Pra ilustrar o quero dizer, numa googlada rápida sobre o assunto, você vai encontrar gente defendendo o jogador com o argumento de que ele, o Tinga, tem “alma branca”. Teve uma atriz, em referência a um atleta do Fluminense do início do século XX, vítima de preconceito também, dizendo que ele “nem era negro, era mulato”. E teve uma enxurrada de jornalistas e até colegas dizendo “poxa, logo eles, os peruanos”. Como se algum desses caminhos fosse aceitável. Como se essas próprias palavras, ainda que de boa intenção (não questiono a boa vontade), não fossem o sinal de uma sociedade extremamente preconceituosa. Preconceituosa e que esquece rapidamente do assunto.

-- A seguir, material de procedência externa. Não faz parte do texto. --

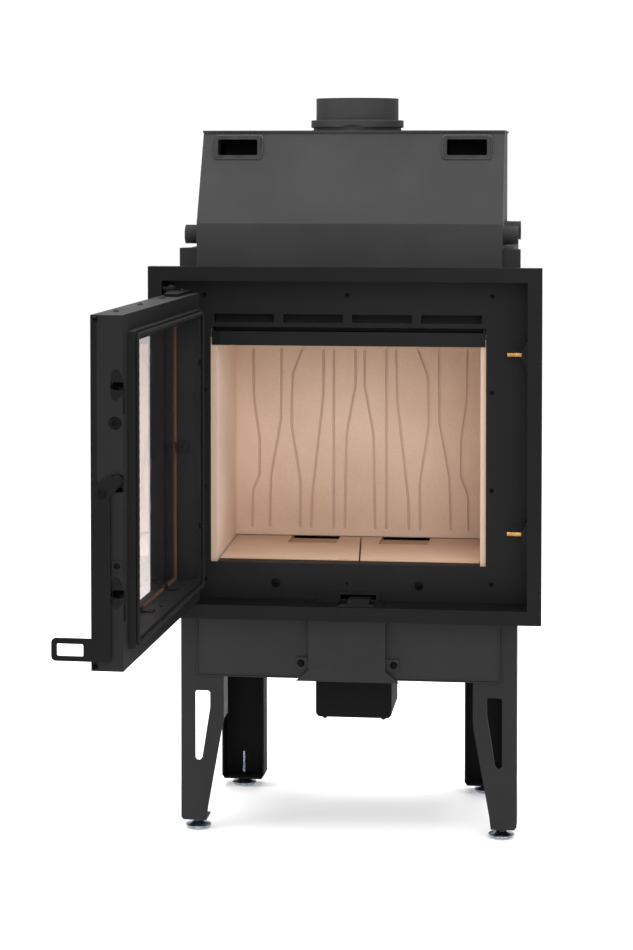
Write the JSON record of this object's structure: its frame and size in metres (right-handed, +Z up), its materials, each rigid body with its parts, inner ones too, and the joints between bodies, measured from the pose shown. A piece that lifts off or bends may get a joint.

Uma sociedade, como a nossa, que diz que o racismo é velado, mas que tem elevador de serviço e que precisa de uma lei dizendo que não pode haver discriminação na hora de utilizá-los; que tem empregada-doméstica-vestida-de-branco-tomando-conta-das-crianças-enquanto-a-patroa-toma-sol, como num hipotético quadro do Debret; que exige “boa aparência” em entrevista de emprego, querendo, na verdade, dizer que só contrata gente branca. A obra da escravidão, nos falou dela Joaquim Nabuco, é difícil de superar. Não consigo entender o que seria não ser velado.

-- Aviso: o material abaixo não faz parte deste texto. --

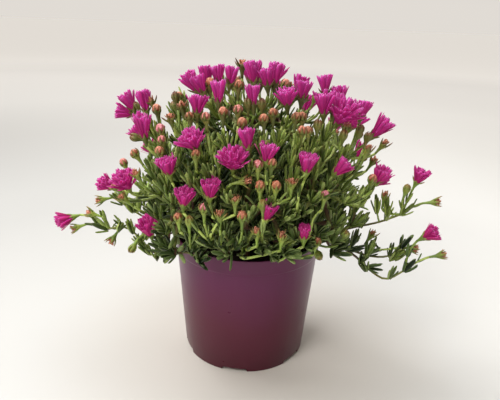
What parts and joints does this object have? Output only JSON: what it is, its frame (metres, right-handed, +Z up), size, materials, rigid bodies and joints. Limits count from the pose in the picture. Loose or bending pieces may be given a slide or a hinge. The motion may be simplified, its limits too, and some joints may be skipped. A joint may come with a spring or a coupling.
{
  "type": "potted ice plant",
  "caption": "Flowering ice plant with fine upright leaves and shaving-brush flowers in a round plastic nursery pot.",
  "frame": {"origin": "centre of the pot's foot, on the surface it stands on", "axes": "+Z up, -Y towards the side that the picture shows, +X to the right of that side"},
  "size_m": [0.3093, 0.1942, 0.244],
  "materials": {
    "pot_plastic": "satin",
    "potting_soil": "rough",
    "leaves_and_stems": "soft satin",
    "petals": "soft satin"
  },
  "bodies": {
    "root": {"bloom_01": "petals", "bloom_02": "petals", "bloom_03": "petals", "bloom_04": "petals", "bloom_05": "petals", "bloom_06": "petals", "bloom_07": "petals", "bloom_08": "petals", "bloom_09": "petals", "bloom_10": "petals", "bloom_11": "petals", "bloom_12": "petals", "bloom_13": "petals", "bloom_14": "petals", "bloom_15": "petals", "bloom_16": "petals", "bloom_17": "petals", "bloom_18": "petals", "bloom_19": "petals", "bloom_20": "petals", "bloom_21": "petals", "bloom_22": "petals", "bloom_23": "petals", "bloom_24": "petals", "bloom_25": "petals", "bloom_26": "petals", "bloom_27": "petals", "bloom_28": "petals", "bloom_29": "petals", "bloom_30": "petals", "bloom_31": "petals", "bloom_32": "petals", "bloom_33": "petals", "bloom_34": "petals", "bloom_35": "petals", "bloom_36": "petals", "bloom_37": "petals", "bloom_38": "petals", "bloom_39": "petals", "bloom_40": "petals", "bloom_41": "petals", "bloom_42": "petals", "bloom_43": "petals", "bloom_44": "petals", "bloom_45": "petals", "bloom_46": "petals", "bloom_47": "petals", "bloom_48": "petals", "bloom_49": "petals", "pot": "pot_plastic", "soil": "potting_soil", "stem_back": "leaves_and_stems", "stem_back_left": "leaves_and_stems", "stem_back_right": "leaves_and_stems", "stem_front": "leaves_and_stems", "stem_front_left": "leaves_and_stems", "stem_front_right": "leaves_and_stems", "stem_left": "leaves_and_stems", "stem_right": "leaves_and_stems", "stem_top": "leaves_and_stems"}
  },
  "joints": []
}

Penso também nas manifestações não-veladas de preconceito social nos aeroportos, nas falas sobre “aeroportos parecendo rodoviárias”, de uma galera que não consegue admitir que não pode mais monopolizar certos espaços. Ou nas falas sobre “normas de comportamento” de alguns outros. Ou ainda, carnaval se aproximando, é se preparar pra ouvir que “brasileiro é assim mesmo, só quer saber de carnaval e futebol, não se interessa por coisas importantes”. E, este ano, tem carnaval e Copa. Imagina.

Volto ao metrô. Os rapazes se despediram na Cinelândia. Quem sabe tenham corrido de volta para a novela do Manoel Carlos. Tomara que continuem tocando por aí e que mais artistas ocupem os espaços públicos com o máximo de coisas possíveis. A música devia ser boa, as pessoas estavam animadas no vagão.

Desci na estação seguinte. A observação estava terminada, ainda que não tivesse, nem tenha ainda, chegado a nenhuma nova conclusão. A cidade cheia de rachaduras históricas se encontra, ou finge, nos dias de Carnaval que estão próximos. Depois, volta ao estado de tensão muito ou nada discreta que vive no resto do ano. Talvez seja só birra minha. Era só o metrô, uns rapazes fazendo música e as pessoas achando legal. É melhor ir de ônibus da próxima vez e escrever um texto sobre música ou o sistema de transportes do Rio de Janeiro.